● **SUPPLIED DATA**:
□ □ □ □

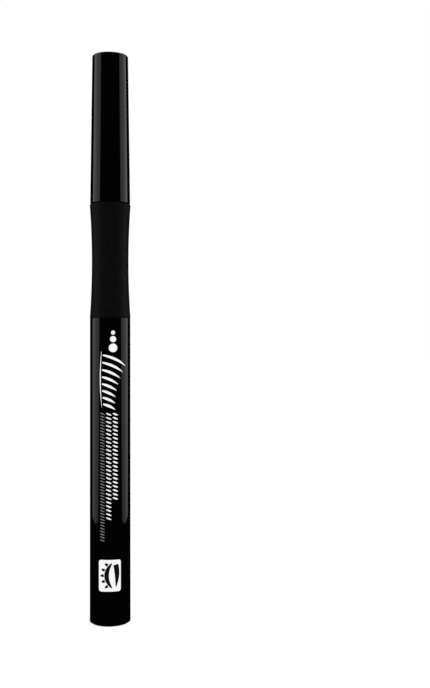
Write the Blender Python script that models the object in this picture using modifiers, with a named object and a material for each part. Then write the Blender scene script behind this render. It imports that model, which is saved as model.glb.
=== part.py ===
"""Liquid eyeliner pen, standing on its end plug with its axis on Z.

Metres, +Z up. Each turned piece is drawn from its own seat and placed by its location.
"""
import math

import bmesh
import bpy
from mathutils import Vector

# Facets round the turned pieces and in their fillets
OUTER_STEPS = 48
INNER_STEPS = 24
FEED_STEPS = 20
FILLET_STEPS = 2
SHARP_ANGLE = math.radians(35)

# Clearances, and how far a cutter runs past what it cuts
FIT_GAP = 0.00005          # pieces pressed, glued or seated on each other
SLIDE_GAP = 0.0001         # pieces that slide past each other
SNAP_GAP = 0.00004         # snap rib over snap bead
OVERRUN = 0.0005
MERGE_DISTANCE = 0.000001

# End plug
PLUG_RIM_RADIUS = 0.00456
PLUG_RIM_HEIGHT = 0.00027
PLUG_DEPTH = 0.0062
PLUG_WALL = 0.0009
PLUG_RIB_HEIGHT = 0.0001
PLUG_RIB_LENGTH = 0.0012
PLUG_RIM_FILLET = 0.00009

# Barrel
BARREL_LENGTH = 0.07528
BARREL_BASE_RADIUS = 0.00505
BARREL_TOP_RADIUS = 0.004995
BARREL_BORE_RADIUS = 0.004
BARREL_BASE_FILLET = 0.00012
BARREL_TOP_FILLET = 0.00006

# Soft grip
GRIP_LENGTH = 0.02845
GRIP_END_RADIUS = 0.00505
GRIP_WAIST_RADIUS = 0.00454
GRIP_LIP_FILLET = 0.0005
GRIP_BASE_FILLET = 0.0001
GRIP_WAIST_STEPS = 12

# Front barrel, under the grip and down into the barrel
FRONT_SPIGOT_LENGTH = 0.00868
FRONT_BORE_RADIUS = 0.00295
FRONT_STEP_BELOW_GRIP_TOP = 0.001

# Ink tank and its mixing ball
TANK_WALL = 0.00075
TANK_FLOOR = 0.0008
TANK_CORNER = 0.0006
BALL_RADIUS = 0.0015
BALL_SEGMENTS = 16
BALL_RINGS = 10

# Collector, its seal and the wick
COLLECTOR_PLUG_DEPTH = 0.0055
COLLECTOR_FLANGE = 0.0008
COLLECTOR_BELOW_NOZZLE = 0.0009
COLLECTOR_CORE_WALL = 0.0007
COLLECTOR_FINS = 18
COLLECTOR_FIN_SHARE = 0.4          # of the pitch from fin to fin
COLLECTOR_SLOT_WIDTH = 0.0006
SEAL_WIRE_RADIUS = 0.0003
SEAL_WIRE_SEGMENTS = 8
WICK_RADIUS = 0.0008
WICK_BELOW_COLLECTOR = 0.0036
WICK_IN_NIB = 0.0028

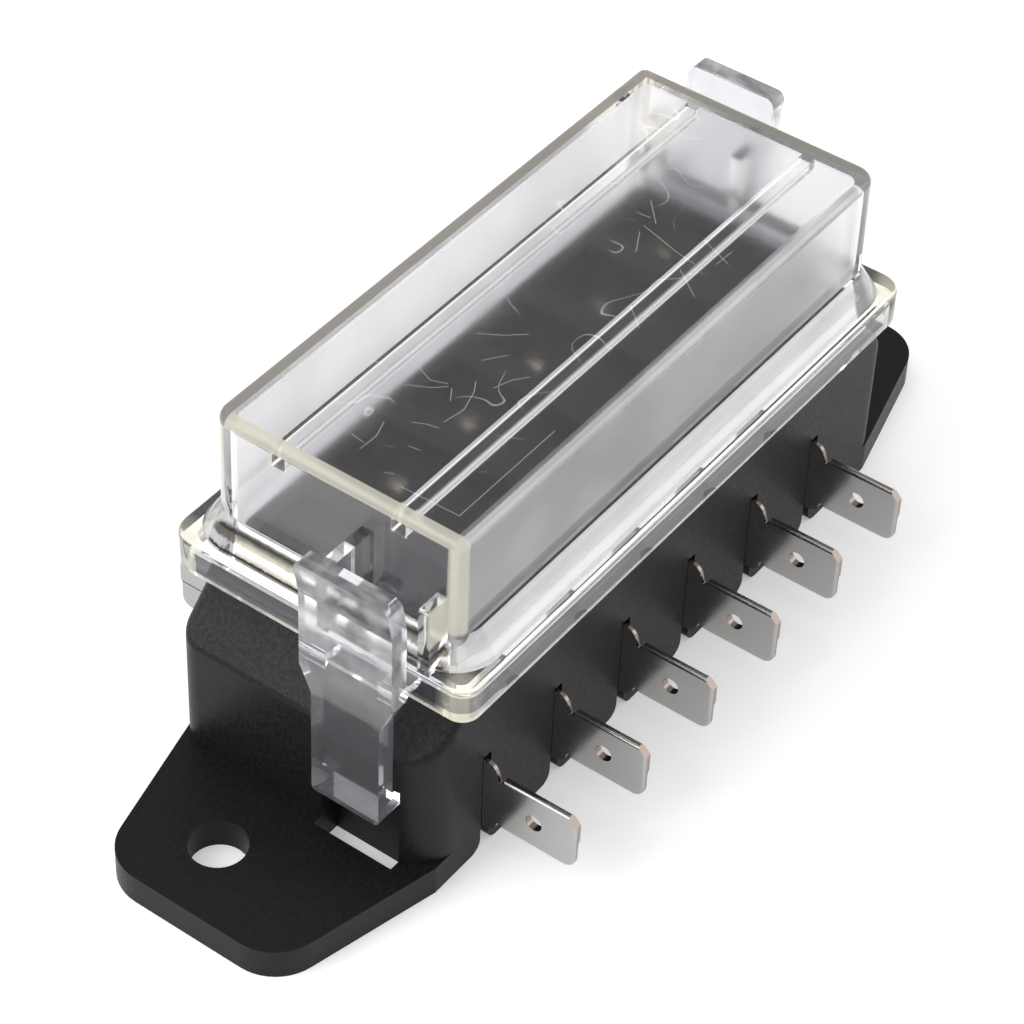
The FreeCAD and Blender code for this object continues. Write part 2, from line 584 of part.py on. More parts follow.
def make_cover():
    """The clear cover: a box on a flange and skirt, ribs under its top and fins by the clips."""
    body = new_body("cover")
    underside = S["cover_height"] - S["cover_plate"]

    skirt = new_sketch(body, "skirt_plan", "XY_Plane")
    add_rounded_rectangle(skirt, skirt_half_length, skirt_half_width, S["skirt_corner"],
                          S["skirt_other_corner"])
    body.Tip = extrude(body, "Pad", skirt, S["skirt_height"], "skirt")
    soften(body, "Fillet",
           lambda edge: all(close(point.z, S["skirt_height"].number) for point in ends(edge)),
           S["skirt_edge"], "skirt_rounds")

    shoulder = new_sketch(body, "shoulder_plan", "XY_Plane", S["skirt_height"])
    add_rounded_rectangle(shoulder, skirt_half_length - S["shoulder_step"],
                          skirt_half_width - S["shoulder_step"],
                          S["shoulder_corner"], S["shoulder_corner"])
    slope = extrude(body, "Pad", shoulder, S["shoulder_rise"], "shoulder")
    slope.setExpression("TaperAngle", (-S["shoulder_slope"]).formula)

    box = new_sketch(body, "box_plan", "XY_Plane")
    add_rounded_rectangle(box, cover_half_length, cover_half_width, S["cover_corner"],
                          S["cover_other_corner"])
    walls = extrude(body, "Pad", box, S["cover_height"], "box")
    walls.setExpression("TaperAngle", (-S["cover_draft"]).formula)
    body.Tip = walls

    soften(body, "Fillet",
           lambda edge: all(close(point.z, S["cover_height"].number) for point in ends(edge)),
           S["cover_edge"], "top_edge")

    inside = new_sketch(body, "inside_plan", "XY_Plane")
    add_rounded_rectangle(inside, inner_half_length, inner_half_width, S["cover_corner"] / 2,
                          S["cover_other_corner"] / 2)
    extrude(body, "Pocket", inside, underside, "inside", reverse=True)
    under_flange = new_sketch(body, "under_flange_plan", "XY_Plane")
    add_rounded_rectangle(under_flange, skirt_half_length - S["skirt_wall"],
                          skirt_half_width - S["skirt_wall"], S["skirt_corner"] / 2,
                          S["skirt_other_corner"] / 2)
    extrude(body, "Pocket", under_flange, S["skirt_height"] - S["flange_thickness"],
            "under_flange", reverse=True)

    ribs = new_sketch(body, "rib_plan", "XY_Plane", underside - S["rib_depth"])
    for sign in (-1, 1):
        low = S["rib_place"] * sign - S["rib_width"] / 2
        add_outline(ribs, rectangle(-cover_half_length + S["cover_wall"] / 2,
                                    cover_half_length - S["cover_wall"] / 2,
                                    low, low + S["rib_width"]))
    extrude(body, "Pad", ribs, S["rib_depth"] + S["cover_plate"] / 2, "ribs")

    # Two fins flank each clip and stop its head when it is squeezed too far
    fin_front = skirt_half_length - S["fin_setback"]
    head_half = S["clip_head_width"] / 2
    fin_pads = []
    for side, word in ((-1, "outer"), (1, "inner")):
        middle = -S["clip_place"] + (head_half * side)
        fin = new_sketch(body, word + "_fin_side", "XZ_Plane", -middle)
        add_outline(fin, rectangle(-fin_front, -cover_half_length + S["cover_wall"] / 2,
                                   S["skirt_height"] - S["flange_thickness"] / 2, S["fin_height"]))
        fin_pads.append(extrude(body, "Pad", fin, S["fin_thickness"], word + "_fin", both_ways=True))
        body.Tip = fin_pads[-1]
    half_turn(body, fin_pads, "far_fins")
    soften(body, "Fillet",
           lambda edge: runs_along(edge, 1) and close(abs(ends(edge)[0].x), fin_front.number)
           and close(ends(edge)[0].z, S["fin_height"].number),
           S["fin_round"], "fin_rounds")
    place(body, ZERO, ZERO, cover_foot)
    return body


def make_clip(name, rear):
    """One clip, about its own pivot: a leaning head, a leg with a hook and two webs to rock on."""
    body = new_body(name)
    back = -S["clip_web_length"]
    front = back - S["clip_sheet"]
    foot = -S["clip_leg_drop"]
    web_half = S["clip_web"] / 2
    through = S["clip_head_width"] * 2

    side = new_sketch(body, "clip_side", "XZ_Plane")
    add_outline(side, [
        (front, foot),
        (back + S["hook_reach"], foot),
        (back + S["hook_reach"], foot + S["hook_height"]),
        (back, foot + S["hook_height"]),
        (back, web_half),
        (back, S["clip_head_bend"]),
        (back - S["clip_head_lean"], S["clip_head_rise"]),
        (front - S["clip_head_lean"], S["clip_head_rise"]),
        (front, S["clip_head_bend"]),
    ])
    extrude(body, "Pad", side, S["clip_head_width"], "plate_and_hook", both_ways=True)

    web = new_sketch(body, "web_side", "XZ_Plane")
    add_outline(web, rectangle(back - S["clip_sheet"] / 2, ZERO, -web_half, web_half))
    extrude(body, "Pad", web, S["clip_head_width"], "web", both_ways=True)
    nose = new_sketch(body, "web_end_side", "XZ_Plane")
    circle = Part.Circle(FreeCAD.Vector(0, 0, 0), FreeCAD.Vector(0, 0, 1), web_half.number)
    nose.addGeometry(circle, False)
    nose.addConstraint(Sketcher.Constraint("Coincident", 0, 3, -1, 1))
    hold(nose, "Radius", (0,), web_half)
    body.Tip = extrude(body, "Pad", nose, S["clip_head_width"], "web_end", both_ways=True)

    soften(body, "Fillet",
           lambda edge: runs_along(edge, 1) and close(ends(edge)[0].x, back.number)
           and close(abs(ends(edge)[0].z), web_half.number),
           S["clip_web_round"], "web_rounds")

    window = new_sketch(body, "window_plan", "XY_Plane")
    add_outline(window, rectangle(back, web_half + 1, -S["clip_window"] / 2, S["clip_window"] / 2))
    extrude(body, "Pocket", window, through, "window", both_ways=True)

    flanks = new_sketch(body, "flank_face", "YZ_Plane")
    half_head = S["clip_head_width"] / 2
    half_leg = S["clip_leg_width"] / 2
    for sign in (-1, 1):
        add_outline(flanks, [
            (half_leg * sign, foot - 1),
            ((half_head + 1) * sign, foot - 1),
            ((half_head + 1) * sign, -S["clip_taper_top"]),
            (half_head * sign, -S["clip_taper_top"]),
            (half_leg * sign, -S["clip_taper_foot"]),
        ])
    body.Tip = extrude(body, "Pocket", flanks, through, "flanks", both_ways=True)

    soften(body, "Fillet",
           lambda edge: runs_along(edge, 0) and close(ends(edge)[0].z, S["clip_head_rise"].number),
           S["clip_head_round"], "head_rounds")
    soften(body, "Fillet",
           lambda edge: runs_along(edge, 0) and close(ends(edge)[0].z, foot.number),
           S["clip_foot_round"], "foot_rounds")

    if rear:
        place(body, pivot_x, S["clip_place"], pivot_height, True)
    else:
        place(body, -pivot_x, -S["clip_place"], pivot_height)
    return body


pieces = [make_base(), make_cover(), make_clip("front_clip", False), make_clip("rear_clip", True)]
for way in range(S["way_count"].number):
    pieces.append(make_terminal("near_terminal_%d" % (way + 1), way, False))
    pieces.append(make_terminal("far_terminal_%d" % (way + 1), way, True))
document.recompute()

# Nothing is written unless every feature worked and every cut took something away

for item in document.Objects:
    if "Invalid" in item.State or "Error" in item.State:
        raise RuntimeError("%s failed: %s" % (item.Name, item.State))
    if item.TypeId == "PartDesign::Pocket" and item.BaseFeature is not None:
        if item.Shape.Volume >= item.BaseFeature.Shape.Volume:
            raise RuntimeError("%s cuts nothing" % item.Name)
for piece in pieces:
    if piece.Shape.isNull() or not piece.Shape.isValid() or len(piece.Shape.Solids) != 1:
        raise RuntimeError("%s is not one valid solid" % piece.Label)

os.makedirs("parts", exist_ok=True)
for piece in pieces:
    piece.Shape.exportStep("parts/%s.step" % piece.Label)
    box = piece.Shape.BoundBox
    print("%s volume %.1f, x %.2f to %.2f, y %.2f to %.2f, z %.2f to %.2f" % (
        piece.Label, piece.Shape.Volume, box.XMin, box.XMax, box.YMin, box.YMax, box.ZMin, box.ZMax))
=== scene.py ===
import math
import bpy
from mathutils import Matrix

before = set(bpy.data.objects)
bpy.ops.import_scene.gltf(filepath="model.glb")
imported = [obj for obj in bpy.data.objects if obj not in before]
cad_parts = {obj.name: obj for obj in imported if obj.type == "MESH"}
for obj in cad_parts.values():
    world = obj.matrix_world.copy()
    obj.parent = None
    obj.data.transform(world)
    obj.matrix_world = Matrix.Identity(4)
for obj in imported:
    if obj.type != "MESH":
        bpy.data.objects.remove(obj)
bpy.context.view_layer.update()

from types import SimpleNamespace

import bpy
from mathutils import Matrix, Vector

# Base housing
# The block with its two ears is one moulding in black nylon. The mould gives it a fine grain,
# which shows best on its sloped ends; those ends are also painted paler, a painted sheen for the
# light they catch.

MM = 0.001


def new_material(name):
    """A material with nodes, given with its tree and its Principled shader."""
    material = bpy.data.materials.new(name)
    material.use_nodes = True
    tree = material.node_tree
    return material, tree, tree.nodes["Principled BSDF"]


def add_node(tree, kind, **settings):
    """One node of the tree with its own settings and the given socket values."""
    node = tree.nodes.new(kind)
    for key, value in settings.items():
        if key in node.inputs:
            node.inputs[key].default_value = value
        else:
            setattr(node, key, value)
    return node


def link(tree, start, end):
    tree.links.new(start, end)


def feed(tree, value, socket):
    """Gives a socket its value, which is another socket or a plain one."""
    if hasattr(value, "links"):
        link(tree, value, socket)
    else:
        socket.default_value = value


def ramp(tree, factor, stops):
    """A colour ramp with the given places and colours."""
    node = tree.nodes.new("ShaderNodeValToRGB")
    link(tree, factor, node.inputs[0])
    elements = node.color_ramp.elements
    elements[0].position, elements[0].color = stops[0]
    elements[1].position, elements[1].color = stops[-1]
    for place, colour in stops[1:-1]:
        elements.new(place).color = colour
    return node.outputs["Color"]


def grey(value):
    return (value, value, value, 1)


def noise(tree, place, scale, detail=1.0):
    node = add_node(tree, "ShaderNodeTexNoise", Scale=scale, Detail=detail)
    link(tree, place, node.inputs["Vector"])
    return node.outputs["Fac"]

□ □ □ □

● **AIM**:
Will you return exactly the lines above from the one with "volume %.1f, x" down to the one with "bpy.context.view_layer.update()", counting both as part of the range?

● **THE SOLUTION**:
    print("%s volume %.1f, x %.2f to %.2f, y %.2f to %.2f, z %.2f to %.2f" % (
        piece.Label, piece.Shape.Volume, box.XMin, box.XMax, box.YMin, box.YMax, box.ZMin, box.ZMax))
=== scene.py ===
import math
import bpy
from mathutils import Matrix

before = set(bpy.data.objects)
bpy.ops.import_scene.gltf(filepath="model.glb")
imported = [obj for obj in bpy.data.objects if obj not in before]
cad_parts = {obj.name: obj for obj in imported if obj.type == "MESH"}
for obj in cad_parts.values():
    world = obj.matrix_world.copy()
    obj.parent = None
    obj.data.transform(world)
    obj.matrix_world = Matrix.Identity(4)
for obj in imported:
    if obj.type != "MESH":
        bpy.data.objects.remove(obj)
bpy.context.view_layer.update()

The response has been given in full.